The SSE2 → WASM SIMD Pipeline
The RSP code in N64Wasm already has SSE2 implementations. Emscripten translates them:
Actual Code (from the N64Wasm source):
// mupen64plus-rsp-cxd4/vu/multiply.h
#ifdef ARCH_MIN_SSE2
static INLINE void do_vmulf(short* VD, short* VS, short* VT) {
__m128i vs = _mm_load_si128((__m128i*)VS);
__m128i vt = _mm_load_si128((__m128i*)VT);
__m128i lo = _mm_mullo_epi16(vs, vt);
__m128i hi = _mm_mulhi_epi16(vs, vt);
__m128i sign = _mm_srai_epi16(lo, 15);
__m128i prod = _mm_add_epi16(hi, hi);
prod = _mm_sub_epi16(prod, sign);
// ... accumulator update ...
_mm_store_si128((__m128i*)VD, result);
}
#else
// SCALAR FALLBACK (what N64Wasm currently uses!)
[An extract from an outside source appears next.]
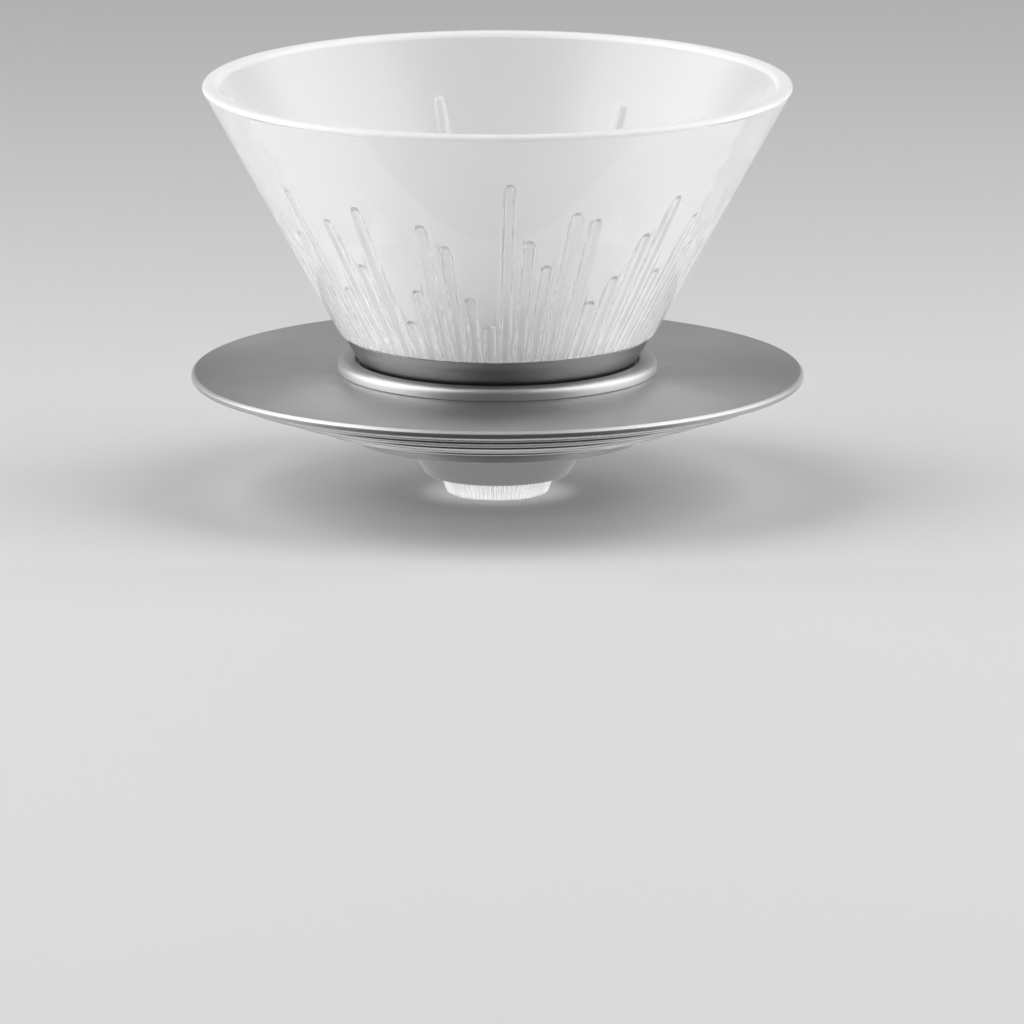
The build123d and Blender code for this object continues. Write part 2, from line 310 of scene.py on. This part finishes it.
# ---- materials ------------------------------------------------------------------------
def satin_metal(name, tone, roughness, line_depth, grain_depth, stretch):
    """Anodised aluminium: fine lathe lines, a blasted grain and faint cloudiness."""
    mat = bpy.data.materials.new(name)
    mat.use_nodes = True
    tree = mat.node_tree
    tree.nodes.clear()

    place = tree.nodes.new("ShaderNodeTexCoord")
    place.label = "Place on the piece"
    apart = tree.nodes.new("ShaderNodeSeparateXYZ")
    apart.label = "Split place"
    flat = tree.nodes.new("ShaderNodeCombineXYZ")
    flat.label = "Place seen from above"
    radius = tree.nodes.new("ShaderNodeVectorMath")
    radius.label = "Distance from the axis"
    turned_at = tree.nodes.new("ShaderNodeCombineXYZ")
    turned_at.label = "Distance and height"
    lines = tree.nodes.new("ShaderNodeTexNoise")
    lines.label = "Lathe lines"
    grain = tree.nodes.new("ShaderNodeTexNoise")
    grain.label = "Blasted grain"
    cloud = tree.nodes.new("ShaderNodeTexNoise")
    cloud.label = "Cloudiness of the anodising"
    tint = tree.nodes.new("ShaderNodeMix")
    tint.label = "Metal colour"
    gloss = tree.nodes.new("ShaderNodeMapRange")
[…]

static INLINE void do_vmulf(short* VD, short* VS, short* VT) {
for (int i = 0; i < 8; i++) {
int32_t product = (int32_t)VS[i] * (int32_t)VT[i];
// ... 8 iterations of scalar math ...
VD[i] = result;
}
}
#endif
N64Wasm builds with -DNOSSE, forcing the scalar fallback. Our build removes that flag and adds -msimd128.
Build Flag Changes
# N64Wasm Makefile diff
- EMCC_FLAGS += -DNOSSE
- EMCC_FLAGS += -DNO_ASM
+ EMCC_FLAGS += -msimd128
+ EMCC_FLAGS += -mrelaxed-simd
+ EMCC_FLAGS += -DARCH_MIN_SSE2
That's it. Three flag changes unlock 2-4x RSP performance.
RSP Operations Affected
Every single RSP vector instruction benefits from SIMD:
| Instruction | Operation | Scalar Ops | SIMD Ops | Speedup |
|---|---|---|---|---|
| VMULF | Vector multiply (frac) | 8 muls + 8 shifts + 8 adds | 3 SIMD ops | ~8x |
| VADD | Vector add | 8 adds + 8 clamps | 2 SIMD ops | ~4x |
| VSUB | Vector subtract | 8 subs + 8 clamps | 2 SIMD ops | ~4x |
| VMACF | Multiply-accumulate | 8 muls + 16 adds | 4 SIMD ops | ~6x |
| VAND/VOR/VXOR | Logical ops | 8 ops | 1 SIMD op | ~8x |
| VCH/VCL/VCR | Compare/clip | 8 compares | 1-2 SIMD ops | ~4x |
| VMRG | Merge | 8 selects | 1 blend op | ~8x |
Relaxed SIMD
The -mrelaxed-simd flag enables additional optimizations:
// Standard SIMD: must handle NaN deterministically
// Relaxed SIMD: can use native hardware behavior for NaN
// This matters for RSP floating-point-like operations
// where exact NaN semantics don't affect game behavior
Relaxed SIMD allows the browser's WASM engine to use the fastest native instruction without worrying about edge-case determinism. For emulation where we don't need IEEE-754 strictness, this is free performance.
Threading + SIMD Combined
The real power is combining SIMD with the threading model:
Expected Performance Budget
For a typical N64 game frame (16.67ms budget at 60fps):
| Component | Current (scalar, 1 thread) | Ours (SIMD, multi-thread) |
|---|---|---|
| CPU emulation | 6ms | 6ms (no change) |
| RSP vector | 5ms | 1.5ms (SIMD) |
| RSP scalar | 1ms | 1ms (no change) |
| RDP/rendering | 3ms | 3ms (separate thread) |
| Audio | 1ms | 0ms (separate thread) |
| Input/UI | 0.5ms | 0ms (main thread) |
| Total per frame | 16.5ms (barely 60fps) | ~8ms (headroom!) |
With headroom, we can add post-processing shaders, recording, and other features without dropping frames.
Browser Support
WASM SIMD is supported by 94.21% of global browsers:
| Browser | Version | Since |
|---|---|---|
| Chrome | 91+ | May 2021 |
| Firefox | 89+ | June 2021 |
| Safari | 16.4+ | March 2023 |
| Edge | 91+ | May 2021 |
| Samsung Internet | 16.0+ | 2022 |
The remaining ~6% are IE, Opera Mini, and pre-2021 mobile browsers. We provide a scalar fallback for these (same as current N64Wasm — just slower).